This isn't a bragging thread, but I just wanted to know if I handled this right. Long backstory to this, so please take the time to read if you want to reply.
I started dating her 11 months ago, everything was good. She had been in many, short flings before, while I was into more serious and longer relationships. At the start, with the honeymoon period, everything went well, and while I was jealous of her constant flirting with guys, I only brought it up minimally because she would always convince me that she was just "being friendly" to them, and I "can't stop her from having male friends". In hindsight, I also realise that she also used to try to make me jealous a lot, by constantly talking about her previous boyfriends and what male friends she used to like but chose me over them. I was unsure, but I went with it.
So on we went, all was good. Later she took a trip into the country, about 5-6 hours away with her friends, clearly I wasn't invited as it was a "girls week away" kinda thing - I wasn't worried at all, because I'm very close friends with her friends, and they assured me that she would do nothing.
So I called her a few times just to check if she was alright, but didn't really smother her - I kept myself busy. When she comes back, she relays to me everything that happened, or so I thought at the time. She says that the group of them met up with a few guys, and that they went back to their house just to hang out. My girlfriend then told me that one of her friends hooked up with a guy, but that friend constantly told my girlfriend not to get any ideas. In fact, my girlfriend said to me that she rejected a guy and that guy was mad at her because of it. Yeah, that jealousy thing again.
So I trusted her completely at this point. Then, on NYE, she went out again with her girls, and I went out with my guys - "bros before hos", "chicks before dicks". We're young, and that stuff (stupidly) matters at our age.
My girlfriend's friend called me and asked how I was going, we had a conversation, I asked how my girlfriend was going and she said "Not behaving as well as I'd like." I asked; "How?", and she replied, "Oh I'm just kidding, she's been very good, she always pushes the guys away that try to feel her up." Again, my girlfriend comes back to me on the new year and repeats the same story.
However, as the days went by, I found out that my girlfriend's friends haven't talked to her since NYE - I asked why, and they said "She's just been busy all the time, hasn't she been talking to you?" I said, "Yeah, she has, we talk on the phone a couple times a week.", and they were like "Oh...". Now my suspicions arose, even though my girlfriend was keeping up the lovey dovey talk and the sweet messages.
When we get back to college, my friends (girlfriend's friends) instantly pulled me aside and say "<name> cheated on you."
I was dumbstruck. My friends wouldn't say this to me unless they were 100% sure, and they would NEVER lie to me about this. I asked them "What, how?" and they told me these details.

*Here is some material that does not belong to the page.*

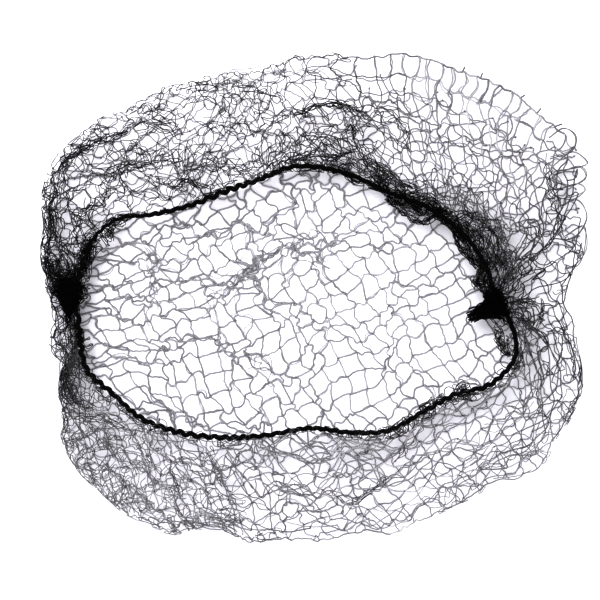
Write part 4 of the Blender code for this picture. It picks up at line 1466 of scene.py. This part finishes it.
def make_camera():
    """A long lens looking straight down, as the photograph was taken."""
    lens = bpy.data.cameras.new("camera")
    lens.lens, lens.sensor_width, lens.sensor_fit = LENS, SENSOR, "AUTO"
    lens.clip_start, lens.clip_end = 0.05, 20.0
    camera = add_object("camera", lens)
    height = PICTURE_SIDE * MM * LENS / SENSOR + PICTURE_LEVEL * MM
    camera.location = (PICTURE_MIDDLE[0] * MM, PICTURE_MIDDLE[1] * MM, height)
    bpy.context.scene.camera = camera
    look = bpy.context.scene.view_settings
    look.view_transform, look.look = "Standard", "None"
    look.gamma = 0.45


# ---- Putting the piece together -----------------------------------------------------------


def dress(piece, node, material):
    """Ride, replace and finish one piece."""
    piece.data.materials.append(material)
    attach(piece, "root")
    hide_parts(node)


def main():
    """Build the stage, then lay the net from the table upwards and dress every piece."""
    make_camera()
    make_light()
    make_table()
    thread = make_net_thread()
    under, under_knots = lay_underside()
    band, upper, band_knots = lay_band()
    ruffles = lay_ruffles()
    left, knot_left = under.paths[:, 0, 0] < 0, under_knots[:, 0] < 0
    knot_upper = angle_of(band_knots) < 180
    pieces = {}
    for name, threads, shown, knots, knots_shown, size, grey in (
        ("net_underside_left", under, left, under_knots, knot_left, 0.28, 0.30),
        ("net_underside_right", under, ~left, under_knots, ~knot_left, 0.28, 0.30),
        ("net_upper_band", band, upper, band_knots, knot_upper, 0.22, 0.06),
        ("net_lower_band", band, ~upper, band_knots, ~knot_upper, 0.26, 0.20),
    ):
        own_knots = knot_part(knots[knots_shown], size, grey)
        pieces[name] = [thread_part(pick(threads, shown)), own_knots]
    for name, sets in (
        ("net_ruffle", [ruffles]),
        ("net_creases", lay_bundles()),
        ("net_edge", [lay_frill(), *lay_loops()]),
        ("net_underside_pinches", lay_pinch_fuzz()),
    ):
        pieces[name] = [thread_part(threads) for threads in sets]
    for name, parts in pieces.items():
        dress(mesh_from_parts(name, parts), "net", thread)
    dress(make_elastic("elastic_loop"), "elastic_cord", make_elastic_finish())
    lashing = make_lashing_finish()
    for bunch in BUNCHES:
        dress(make_bunch(bunch), bunch.node, lashing)


main()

- She's had a history of cheating in the past, against two boyfriends. (I never knew, probably because they wanted us to have a good relationship)
- She flirts a lot with guys when I'm not around, more than I knew.
- She never tells guys that come onto her that she has a boyfriend.
- She's a habitual liar (I know this, but I can normally sift out the lies... at least the innocent ones).
- At the "girls week away", she hooked up with a guy at their house. They found this out by calling ALL of the guys who were there, and they all said "Yes, <name> hooked up with <my girlfriend> for a little while."
- At NYE, both my friends who were there saw a guy kissing her neck, and while she was attempting to push him away, my friends were saying that it wasn't sincere and she was barely trying. She was drunk, but thats no excuse - I know people who can get completely smashed and still say no.
So I went with her with this information, and she instantly got mad at me, saying "It's not true." and pushed me away, saying "I don't want to deal with you right now."
Later, I called her, and she kept going on about how I don't trust her, and turned it RIGHT around, saying she can't be with someone who doesn't trust her, and it'll ruin our relationship forever, and we should just end it.
I went along with this, knowing that I didn't want a mutual breakup, not for her. So (yes I'm a dick), I went along and convinced her to try and get back together, and convinced her that I trust her fully. She said she "doesn't know", and "I can't.. I'm sorry, I still love you but I can't right now."
The day after, I went up to her and said to her "Do you still want to be with me?" and she said "I don't know... I'm not sure if it's worth it, but we can try..." and I said "No, its over. Maybe you can finally admit it to me one day." and walked right away, hearing her shout "Fine, just believe those bitches if you want to." She still denys it her friends tell me, and she hasn't talked to me, called me or texted me since that encounter.
It was hard and it hurt... but did I do the right thing? And... I suppose the question is... was she really cheating?
Thanks to whoever reads all of this and replies, it means a lot.